___ Data for processing

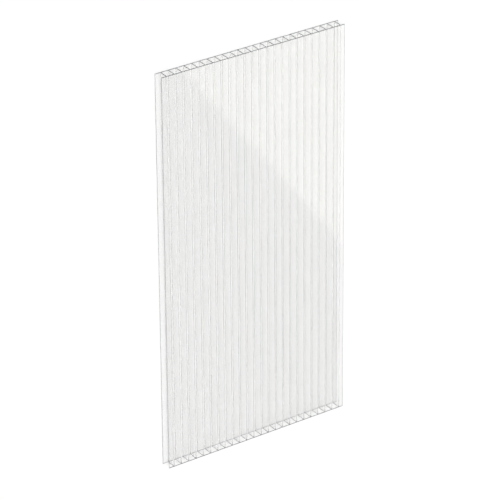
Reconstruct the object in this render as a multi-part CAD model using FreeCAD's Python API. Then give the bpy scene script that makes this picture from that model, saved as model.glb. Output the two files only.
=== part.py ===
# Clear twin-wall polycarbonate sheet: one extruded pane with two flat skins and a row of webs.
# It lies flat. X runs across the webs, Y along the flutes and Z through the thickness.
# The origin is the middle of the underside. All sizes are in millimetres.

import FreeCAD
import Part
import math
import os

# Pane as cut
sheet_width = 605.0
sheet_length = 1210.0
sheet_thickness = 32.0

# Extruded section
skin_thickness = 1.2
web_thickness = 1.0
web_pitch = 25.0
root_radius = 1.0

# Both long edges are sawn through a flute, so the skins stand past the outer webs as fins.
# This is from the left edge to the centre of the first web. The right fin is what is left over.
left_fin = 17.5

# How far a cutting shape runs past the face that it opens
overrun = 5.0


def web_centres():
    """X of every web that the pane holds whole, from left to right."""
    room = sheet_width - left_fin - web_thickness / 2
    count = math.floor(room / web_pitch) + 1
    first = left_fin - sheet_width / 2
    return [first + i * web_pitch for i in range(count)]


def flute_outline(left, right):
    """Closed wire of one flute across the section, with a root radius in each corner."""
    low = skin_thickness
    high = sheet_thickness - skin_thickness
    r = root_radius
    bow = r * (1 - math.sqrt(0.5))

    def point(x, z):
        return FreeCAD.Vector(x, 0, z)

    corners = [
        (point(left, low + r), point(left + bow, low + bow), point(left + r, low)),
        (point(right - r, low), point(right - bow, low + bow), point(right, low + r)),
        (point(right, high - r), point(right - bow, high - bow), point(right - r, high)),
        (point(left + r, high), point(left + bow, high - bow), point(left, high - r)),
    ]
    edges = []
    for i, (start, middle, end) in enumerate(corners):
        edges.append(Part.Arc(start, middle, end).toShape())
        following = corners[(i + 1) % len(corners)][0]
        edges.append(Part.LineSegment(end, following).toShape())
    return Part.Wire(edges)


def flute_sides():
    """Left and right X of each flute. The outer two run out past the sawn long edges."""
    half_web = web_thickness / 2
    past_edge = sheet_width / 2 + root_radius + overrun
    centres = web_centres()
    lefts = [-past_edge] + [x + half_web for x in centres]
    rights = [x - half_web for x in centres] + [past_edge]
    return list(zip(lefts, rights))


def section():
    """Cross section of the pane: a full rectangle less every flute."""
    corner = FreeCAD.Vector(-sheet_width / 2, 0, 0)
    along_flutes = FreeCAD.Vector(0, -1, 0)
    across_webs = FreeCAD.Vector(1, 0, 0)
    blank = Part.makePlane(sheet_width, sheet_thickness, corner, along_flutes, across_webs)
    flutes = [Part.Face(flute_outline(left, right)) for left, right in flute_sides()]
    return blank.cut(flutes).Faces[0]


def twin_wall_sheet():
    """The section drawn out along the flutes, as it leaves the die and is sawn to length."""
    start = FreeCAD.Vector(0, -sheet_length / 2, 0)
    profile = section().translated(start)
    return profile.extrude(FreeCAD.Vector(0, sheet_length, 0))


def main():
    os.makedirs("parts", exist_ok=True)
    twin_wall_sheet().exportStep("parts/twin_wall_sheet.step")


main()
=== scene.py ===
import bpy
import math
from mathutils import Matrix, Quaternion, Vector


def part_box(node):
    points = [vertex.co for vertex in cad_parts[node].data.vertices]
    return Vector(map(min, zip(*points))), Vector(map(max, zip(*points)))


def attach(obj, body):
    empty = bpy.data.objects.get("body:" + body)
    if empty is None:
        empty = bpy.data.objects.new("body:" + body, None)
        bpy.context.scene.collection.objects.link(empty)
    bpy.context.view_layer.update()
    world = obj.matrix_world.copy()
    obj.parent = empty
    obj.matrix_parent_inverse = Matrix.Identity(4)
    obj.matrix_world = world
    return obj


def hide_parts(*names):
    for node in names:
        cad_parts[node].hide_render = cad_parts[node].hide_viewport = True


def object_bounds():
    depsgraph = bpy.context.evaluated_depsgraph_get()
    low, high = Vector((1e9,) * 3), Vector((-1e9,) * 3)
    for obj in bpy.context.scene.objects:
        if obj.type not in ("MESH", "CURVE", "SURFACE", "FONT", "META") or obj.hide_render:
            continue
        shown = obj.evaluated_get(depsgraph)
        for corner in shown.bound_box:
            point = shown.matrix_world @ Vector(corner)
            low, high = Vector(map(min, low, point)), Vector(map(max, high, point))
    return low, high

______
___ Data for processing

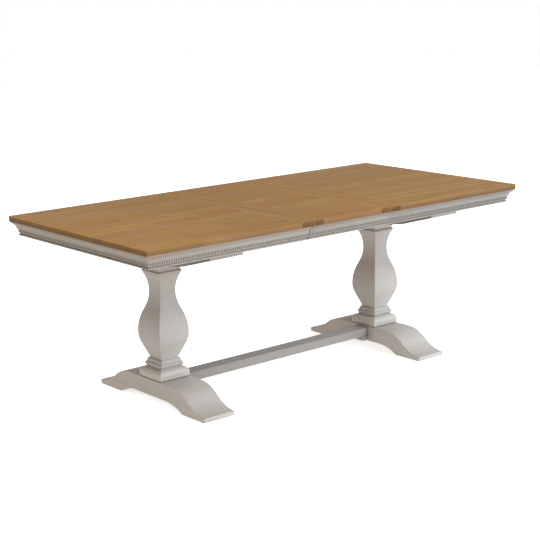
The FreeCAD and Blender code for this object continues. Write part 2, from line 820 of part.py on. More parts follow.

______

Stated problem -
Only the lines from the one containing "return profile.extrude(FreeCAD.Vector(0, sheet_length, 0))" through the one containing "if obj.type not" are to be reproduced, exactly as they appear.

Solution to the problem -
    return profile.extrude(FreeCAD.Vector(0, sheet_length, 0))


def main():
    os.makedirs("parts", exist_ok=True)
    twin_wall_sheet().exportStep("parts/twin_wall_sheet.step")


main()
=== scene.py ===
import bpy
import math
from mathutils import Matrix, Quaternion, Vector


def part_box(node):
    points = [vertex.co for vertex in cad_parts[node].data.vertices]
    return Vector(map(min, zip(*points))), Vector(map(max, zip(*points)))


def attach(obj, body):
    empty = bpy.data.objects.get("body:" + body)
    if empty is None:
        empty = bpy.data.objects.new("body:" + body, None)
        bpy.context.scene.collection.objects.link(empty)
    bpy.context.view_layer.update()
    world = obj.matrix_world.copy()
    obj.parent = empty
    obj.matrix_parent_inverse = Matrix.Identity(4)
    obj.matrix_world = world
    return obj


def hide_parts(*names):
    for node in names:
        cad_parts[node].hide_render = cad_parts[node].hide_viewport = True


def object_bounds():
    depsgraph = bpy.context.evaluated_depsgraph_get()
    low, high = Vector((1e9,) * 3), Vector((-1e9,) * 3)
    for obj in bpy.context.scene.objects:
        if obj.type not in ("MESH", "CURVE", "SURFACE", "FONT", "META") or obj.hide_render:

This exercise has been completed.